STORED DATA>
=======
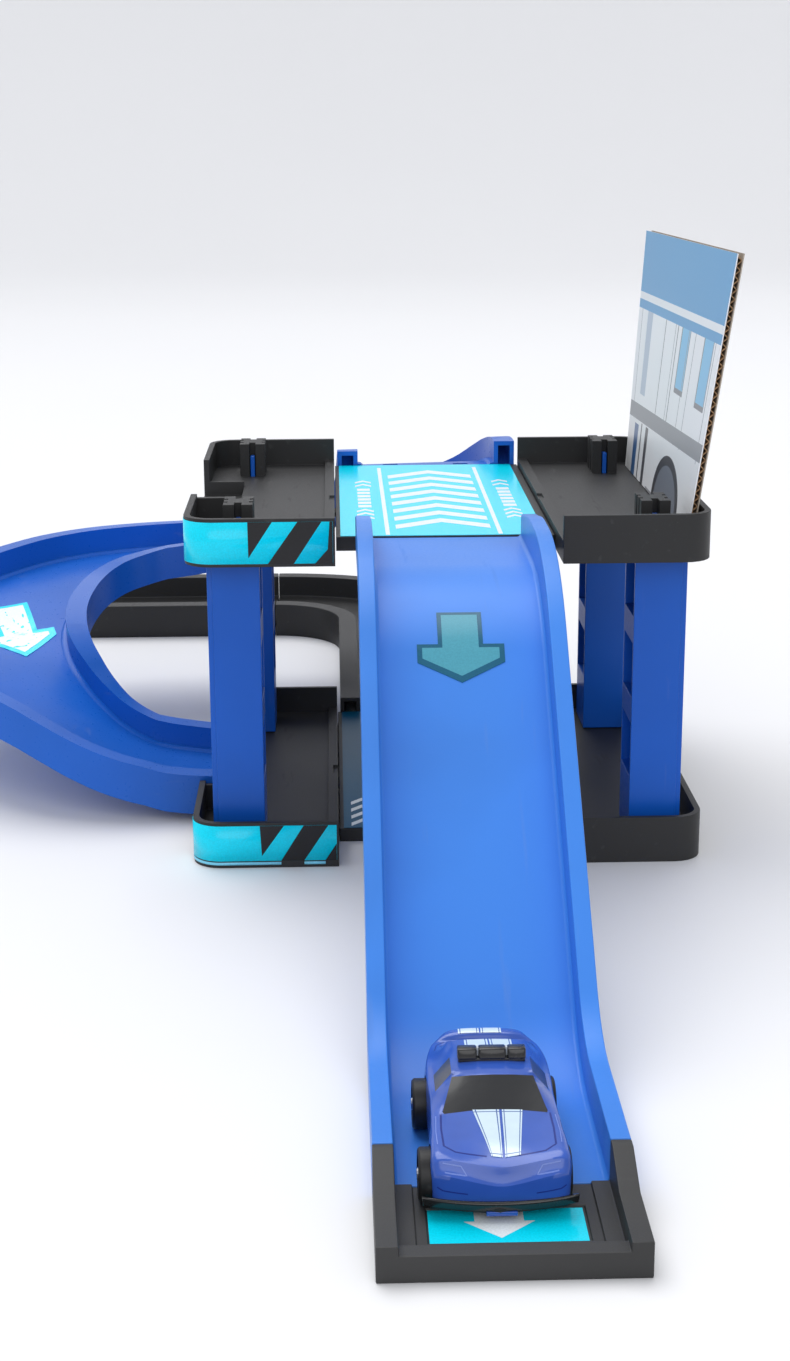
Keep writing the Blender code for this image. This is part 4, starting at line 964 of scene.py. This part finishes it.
def car_shell():
    """Body shell and its windows as two pieces."""
    shell = body_cage()
    face_outwards(shell)
    apply_modifier(shell, "SUBSURF", levels=2, render_levels=2)
    whole = shell.copy()
    whole.data = shell.data.copy()
    whole.name = "car_shape_to_lay_on"
    bpy.context.collection.objects.link(whole)
    only(shell)
    bpy.ops.object.mode_set(mode="EDIT")
    bpy.ops.mesh.separate(type="MATERIAL")
    bpy.ops.object.mode_set(mode="OBJECT")
    parts = [item for item in bpy.context.selected_objects if item.name.startswith("car_shell")]
    glass = next(item for item in parts if item.data.materials[item.data.polygons[0].material_index] == window_black)
    shell = next(item for item in parts if item is not glass)
    glass.name = "car_windows"
    shell.name = "car_painted_shell"
    return shell, glass, whole


def wheel_arch(along, side):
    """Round cutter over one wheel."""
    bpy.ops.object.select_all(action="DESELECT")
    centre = car_place(side * 15.0, along, WHEEL_HEIGHT)
    bpy.ops.mesh.primitive_cylinder_add(
        vertices=48,
        radius=ARCH_RADIUS * MM,
        depth=9.0 * MM,
        location=centre,
        rotation=(0.0, math.radians(90.0), 0.0),
    )
    return bpy.context.active_object


def laid_patch(name, corners, target, finish):
    """Four-cornered film laid from above on the car; corners are (x, along) from the rear left."""
    bpy.ops.object.select_all(action="DESELECT")
    bpy.ops.mesh.primitive_grid_add(x_subdivisions=8, y_subdivisions=20, size=1.0)
    patch = bpy.context.active_object
    patch.name = name
    (ax, ay), (bx, by), (cx, cy), (dx, dy) = corners
    for vertex in patch.data.vertices:
        u, v = vertex.co.x + 0.5, vertex.co.y + 0.5
        x = (ax * (1 - u) + bx * u) * (1 - v) + (dx * (1 - u) + cx * u) * v
        y = (ay * (1 - u) + by * u) * (1 - v) + (dy * (1 - u) + cy * u) * v
        vertex.co = car_place(x, y, ABOVE_CAR)
    lay_on(patch, target, "Z", 0.05, 0.1)
    return dress(patch, "car", finish)


def laid_line(name, points, target, finish, from_front=False, width=0.42):
    """Thin line along points laid on the car: (x, along) from above or (x, height) from in front."""
    path = []
    for first, second in zip(points, points[1:]):
        count = max(2, int(math.dist(first, second) / 0.35))
        for step in range(count):
            path.append([a + (b - a) * step / count for a, b in zip(first, second)])
    path.append(list(points[-1]))
    bpy.ops.object.select_all(action="DESELECT")
    bpy.ops.mesh.primitive_grid_add(x_subdivisions=2, y_subdivisions=len(path) - 1, size=1.0)
    line = bpy.context.active_object
    line.name = name
    for vertex in line.data.vertices:
        step = round((vertex.co.y + 0.5) * (len(path) - 1))
        before = Vector(path[max(0, step - 1)])
        after = Vector(path[min(len(path) - 1, step + 1)])
        aside = (after - before).normalized().orthogonal() * vertex.co.x * width
        a, b = Vector(path[step]) + aside
        vertex.co = car_place(a, BEFORE_NOSE, b) if from_front else car_place(a, b, ABOVE_CAR)
    lay_on(line, target, "Y" if from_front else "Z", 0.03, 0.08)
    return dress(line, "car", finish)


def stripes_and_lines(whole):
    """Twin stripes over the car, with dark lines of painted shade in its panel grooves and pale lines of painted
    highlight along its lamp and wing edges.
    """
    stripes = [
        ("hood_left", [(-2.0, 4.6), (0.3, 4.2), (0.9, 21.4), (-4.9, 21.5)]),
        ("hood_right", [(0.9, 4.2), (4.2, 4.8), (6.0, 21.3), (1.5, 21.4)]),
        ("roof_left", [(-5.2, 42.4), (0.2, 42.4), (0.1, 46.8), (-5.2, 46.8)]),
        ("roof_right", [(0.6, 42.4), (5.6, 42.4), (5.6, 46.8), (0.5, 46.8)]),
        ("tail_left", [(-5.9, 56.6), (-1.0, 56.6), (-1.0, 59.3), (-5.9, 59.3)]),
        ("tail_right", [(-0.6, 56.6), (4.2, 56.6), (4.2, 59.3), (-0.6, 59.3)]),
    ]
    for label, corners in stripes:
        laid_patch(f"car_stripe_{label}", corners, whole, stripe_white)
    for side, label in ((-1, "left"), (1, "right")):
        hood = [(side * 3.0, 4.6), (side * 9.6, 5.6), (side * 11.9, 7.4), (side * 12.1, 14.0), (side * 11.9, 20.0)]
        laid_line(f"car_hood_line_{label}", hood, whole, shadow_blue)
        lamp = [(side * 12.4, 14.3), (side * 8.6, 13.7), (side * 7.4, 12.0), (side * 12.0, 12.7)]
        laid_line(f"car_lamp_line_{label}", lamp, whole, painted_highlight_line, from_front=True, width=0.22)
        flank = [(side * 7.2, 8.2), (side * 12.4, 8.8), (side * 13.6, 9.4)]
        laid_line(f"car_bumper_line_{label}", flank, whole, shadow_blue, from_front=True, width=0.26)
        edge = [(side * 13.2, 8.0), (side * 13.3, 13.0), (side * 13.0, 19.6)]
        laid_line(f"car_wing_line_{label}", edge, whole, painted_highlight_line, width=0.2)
        boot = [(side * 9.4, 55.0), (side * 11.2, 53.6), (side * 11.8, 50.0)]
        laid_line(f"car_boot_line_{label}", boot, whole, shadow_blue, width=0.26)


def rounded_block(name, low, high):
    """Block between two corners on the car, in its own millimetres, before its edges are rounded."""
    low, high = car_place(*low), car_place(*high)
    bpy.ops.object.select_all(action="DESELECT")
    bpy.ops.mesh.primitive_cube_add(size=1.0, location=(low + high) / 2)
    block = bpy.context.active_object
    block.name = name
    block.scale = high - low
    bpy.ops.object.transform_apply(location=True, rotation=True, scale=True)
    return block


def finish_block(block, edge, finish):
    """Round a block's edges and dress it."""
    apply_modifier(block, "BEVEL", width=edge * MM, segments=3, limit_method="ANGLE")
    smooth_by_angle(block, 50.0)
    return dress(block, "car", finish)


def lamp_bar():
    """Bar of three lamps across the roof, with a pale pin in each gap whose colour is a painted highlight."""
    foot = rounded_block("car_lamp_foot", (-7.2, 34.9, 21.3), (7.8, 37.9, 22.3))
    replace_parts(finish_block(foot, 0.2, lamp_plastic), "car_light_bar")
    for index, (left, right) in enumerate(((-7.4, -3.0), (-2.6, 3.5), (3.9, 8.0))):
        lamp = rounded_block(f"car_lamp_{index}", (left, 34.6, 22.1), (right, 38.0, 24.4))
        for vertex in lamp.data.vertices:
            if vertex.co.z > 23.5 * MM and vertex.co.y < (CAR_NOSE_Y + 36.0) * MM:
                vertex.co.y += 0.7 * MM
        finish_block(lamp, 0.45, lamp_plastic)
    # Pale pins in the two gaps between the lamps: painted highlights of the light caught there
    for index, x in enumerate((-2.8, 3.7)):
        gap_highlight = rounded_block(f"car_lamp_clip_{index}", (x - 0.22, 36.4, 22.2), (x + 0.22, 37.6, 24.3))
        finish_block(gap_highlight, 0.08, lamp_gap_highlight_finish)


def front_lip():
    """Black lip under the nose, drawn out past the front wheels, with a small blue tongue."""
    bpy.ops.object.select_all(action="DESELECT")
    bpy.ops.mesh.primitive_grid_add(x_subdivisions=24, y_subdivisions=4, size=1.0)
    lip = bpy.context.active_object
    lip.name = "car_front_lip"
    section = [(0.0, 6.3), (0.15, 4.7), (2.0, 4.5), (2.2, 6.2), (0.5, 6.7)]
    for vertex in lip.data.vertices:
        across = vertex.co.x * 2.0
        back, up = section[round((vertex.co.y + 0.5) * 4)]
        along = -0.9 + 2.1 * abs(across) ** 2.2 + back * (1.0 - 0.35 * across * across)
        vertex.co = car_place(16.4 * across - 0.2, along, up + 0.5 * across * across)
    close_ends(lip)
    apply_modifier(lip, "BEVEL", width=0.2 * MM, segments=2, limit_method="ANGLE", angle_limit=math.radians(40.0))
    smooth_by_angle(lip)
    dress(lip, "car", lamp_plastic)
    tongue = rounded_block("car_nose_tongue", (-3.4, -1.0, 3.6), (3.2, 0.9, 4.6))
    finish_block(tongue, 0.2, body_paint)


def build_car():
    shell, glass, whole = car_shell()
    stripes_and_lines(whole)
    bpy.data.objects.remove(whole, do_unlink=True)
    apply_modifier(shell, "SOLIDIFY", thickness=SHELL_WALL * MM, offset=-1.0)
    apply_modifier(glass, "SOLIDIFY", thickness=WINDOW_WALL * MM, offset=-1.0)
    for along in WHEEL_PLACES:
        for side in (-1, 1):
            cutter = wheel_arch(along, side)
            apply_modifier(shell, "BOOLEAN", operation="DIFFERENCE", solver="EXACT", object=cutter)
            bpy.data.objects.remove(cutter, do_unlink=True)
    smooth_by_angle(shell, 40.0)
    smooth_by_angle(glass, 40.0)
    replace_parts(shell, "car_body")
    dress(shell, "car", body_paint)
    dress(glass, "car", window_black)
    moulded_copy("car_chassis", "car", wheel_plastic, 0.15)
    lamp_bar()
    front_lip()
    for end in ("front", "rear"):
        for hand in ("left", "right"):
            moulded_copy(f"car_wheel_{end}_{hand}", f"{end}_wheelset", wheel_plastic, 0.15)
        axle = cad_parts[f"car_axle_{end}"]
        axle.data.materials.clear()
        axle.data.materials.append(steel)


build_car()


# Floor, light and camera

def studio_floor():
    """Pale sweep: a floor that curves up into a wall far behind the garage."""
    finish, tree, shader = new_finish("studio_paper", 0.62)
    tone = mix_colours(tree, noise(tree, 900.0, 2.0), (0.80, 0.80, 0.81, 1.0), (0.84, 0.84, 0.85, 1.0))
    feed(tree, shader.inputs["Base Color"], tone)
    bpy.ops.object.select_all(action="DESELECT")
    bpy.ops.mesh.primitive_plane_add(size=1.0)
    sweep = bpy.context.active_object
    sweep.name = "studio_sweep"
    for vertex in sweep.data.vertices:
        vertex.co = (vertex.co.x * 7.0, -2.2 if vertex.co.y < 0 else 2.4, 0.0)
    bpy.ops.object.mode_set(mode="EDIT")
    bpy.ops.mesh.select_all(action="DESELECT")
    bpy.ops.object.mode_set(mode="OBJECT")
    for edge in sweep.data.edges:
        edge.select = all(sweep.data.vertices[index].co.y > 0 for index in edge.vertices)
    bpy.ops.object.mode_set(mode="EDIT")
    bpy.ops.mesh.select_mode(type="EDGE")
    for step in range(1, 17):
        first = math.radians(90.0 * (step - 1) / 16)
        second = math.radians(90.0 * step / 16)
        dy = 1.2 * (math.sin(second) - math.sin(first))
        dz = 1.2 * (math.cos(first) - math.cos(second))
        bpy.ops.mesh.extrude_region_move(TRANSFORM_OT_translate={"value": (0.0, dy, dz)})
    bpy.ops.mesh.extrude_region_move(TRANSFORM_OT_translate={"value": (0.0, 0.0, 2.0)})
    bpy.ops.object.mode_set(mode="OBJECT")
    sweep.data.materials.append(finish)
    only(sweep)
    bpy.ops.object.shade_smooth()


def wide_lamp(name, tilt, spread_angle, power):
    """Even soft light over the whole floor, tilted by degrees sideways and towards the back."""
    lamp = bpy.data.lights.new(name, "SUN")
    lamp.angle = math.radians(spread_angle)
    lamp.energy = power
    holder = bpy.data.objects.new(name, lamp)
    bpy.context.collection.objects.link(holder)
    holder.rotation_euler = (math.radians(tilt[1]), math.radians(tilt[0]), 0.0)


def studio_light():
    world = bpy.data.worlds.new("studio_air")
    bpy.context.scene.world = world
    world.use_nodes = True
    background = world.node_tree.nodes["Background"]
    background.inputs["Color"].default_value = (0.93, 0.95, 1.0, 1.0)
    background.inputs["Strength"].default_value = 0.62
    bpy.context.scene.view_settings.view_transform = "Standard"
    wide_lamp("overhead_lamp", (-14.0, -22.0), 50.0, 1.85)
    wide_lamp("front_lamp", (8.0, 58.0), 45.0, 0.80)


def photo_camera():
    cos_yaw, sin_yaw = math.cos(CAMERA_YAW), math.sin(CAMERA_YAW)
    cos_pitch, sin_pitch = math.cos(CAMERA_PITCH), math.sin(CAMERA_PITCH)
    forward = Vector((-sin_yaw * cos_pitch, cos_yaw * cos_pitch, sin_pitch))
    right = Vector((cos_yaw, sin_yaw, 0.0))
    up = right.cross(forward)
    cos_roll, sin_roll = math.cos(CAMERA_ROLL), math.sin(CAMERA_ROLL)
    rolled_right = right * cos_roll + up * sin_roll
    rolled_up = up * cos_roll - right * sin_roll
    lens = bpy.data.cameras.new("photo_camera")
    lens.sensor_fit = "AUTO"
    lens.sensor_width = SENSOR_WIDTH
    lens.lens = SENSOR_WIDTH * FOCAL_PIXELS / LONG_SIDE_PIXELS
    lens.clip_end = 50.0
    camera = bpy.data.objects.new("photo_camera", lens)
    bpy.context.collection.objects.link(camera)
    turn = Matrix((rolled_right, rolled_up, -forward)).transposed().to_4x4()
    camera.matrix_world = Matrix.Translation(Vector(CAMERA_PLACE) * MM) @ turn
    bpy.context.scene.camera = camera


studio_floor()
studio_light()
photo_camera()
=======
TASK TO CARRY OUT>
In this exercise, copy only the lines from the opening line of the material through the line where "return bpy.context.active_object" appears.

TASK RESPONSE>
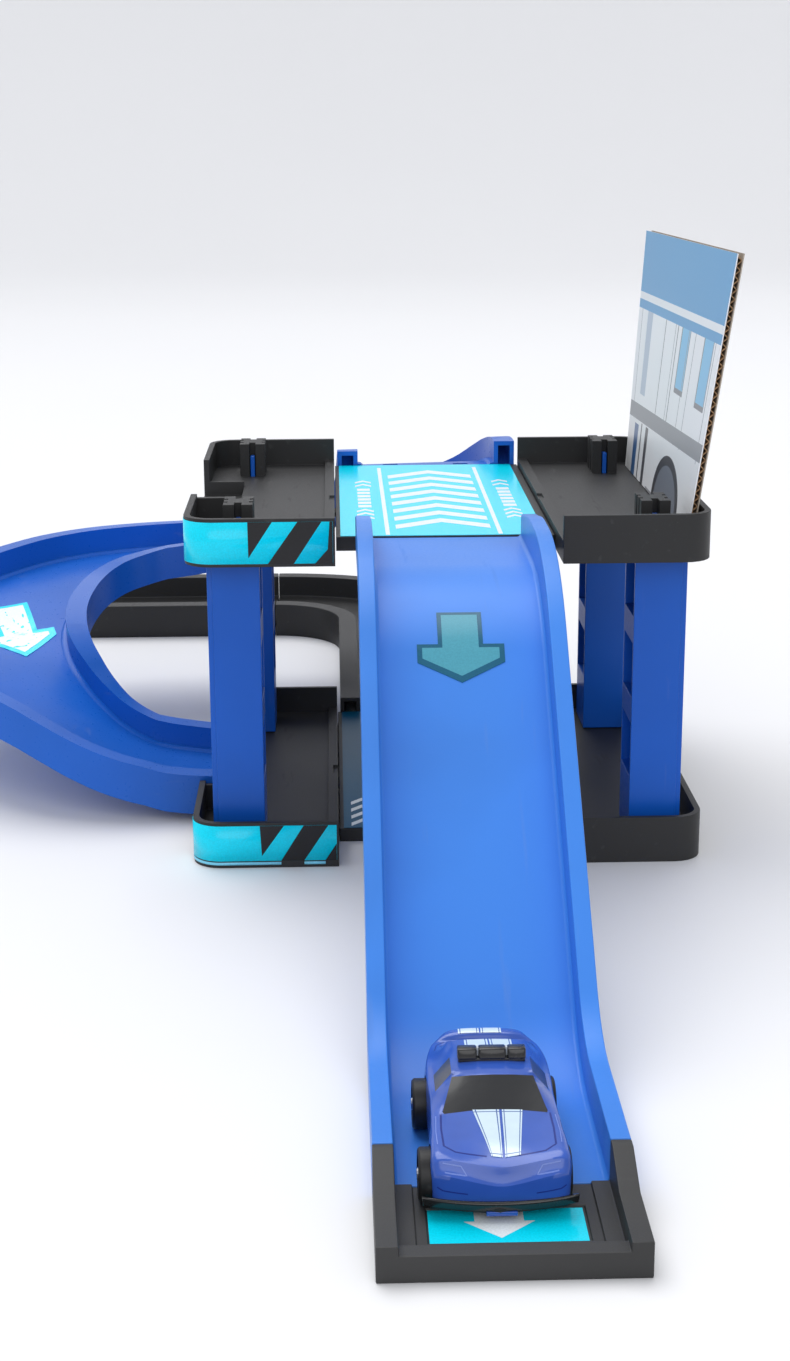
Keep writing the Blender code for this image. This is part 4, starting at line 964 of scene.py. This part finishes it.
def car_shell():
    """Body shell and its windows as two pieces."""
    shell = body_cage()
    face_outwards(shell)
    apply_modifier(shell, "SUBSURF", levels=2, render_levels=2)
    whole = shell.copy()
    whole.data = shell.data.copy()
    whole.name = "car_shape_to_lay_on"
    bpy.context.collection.objects.link(whole)
    only(shell)
    bpy.ops.object.mode_set(mode="EDIT")
    bpy.ops.mesh.separate(type="MATERIAL")
    bpy.ops.object.mode_set(mode="OBJECT")
    parts = [item for item in bpy.context.selected_objects if item.name.startswith("car_shell")]
    glass = next(item for item in parts if item.data.materials[item.data.polygons[0].material_index] == window_black)
    shell = next(item for item in parts if item is not glass)
    glass.name = "car_windows"
    shell.name = "car_painted_shell"
    return shell, glass, whole


def wheel_arch(along, side):
    """Round cutter over one wheel."""
    bpy.ops.object.select_all(action="DESELECT")
    centre = car_place(side * 15.0, along, WHEEL_HEIGHT)
    bpy.ops.mesh.primitive_cylinder_add(
        vertices=48,
        radius=ARCH_RADIUS * MM,
        depth=9.0 * MM,
        location=centre,
        rotation=(0.0, math.radians(90.0), 0.0),
    )
    return bpy.context.active_object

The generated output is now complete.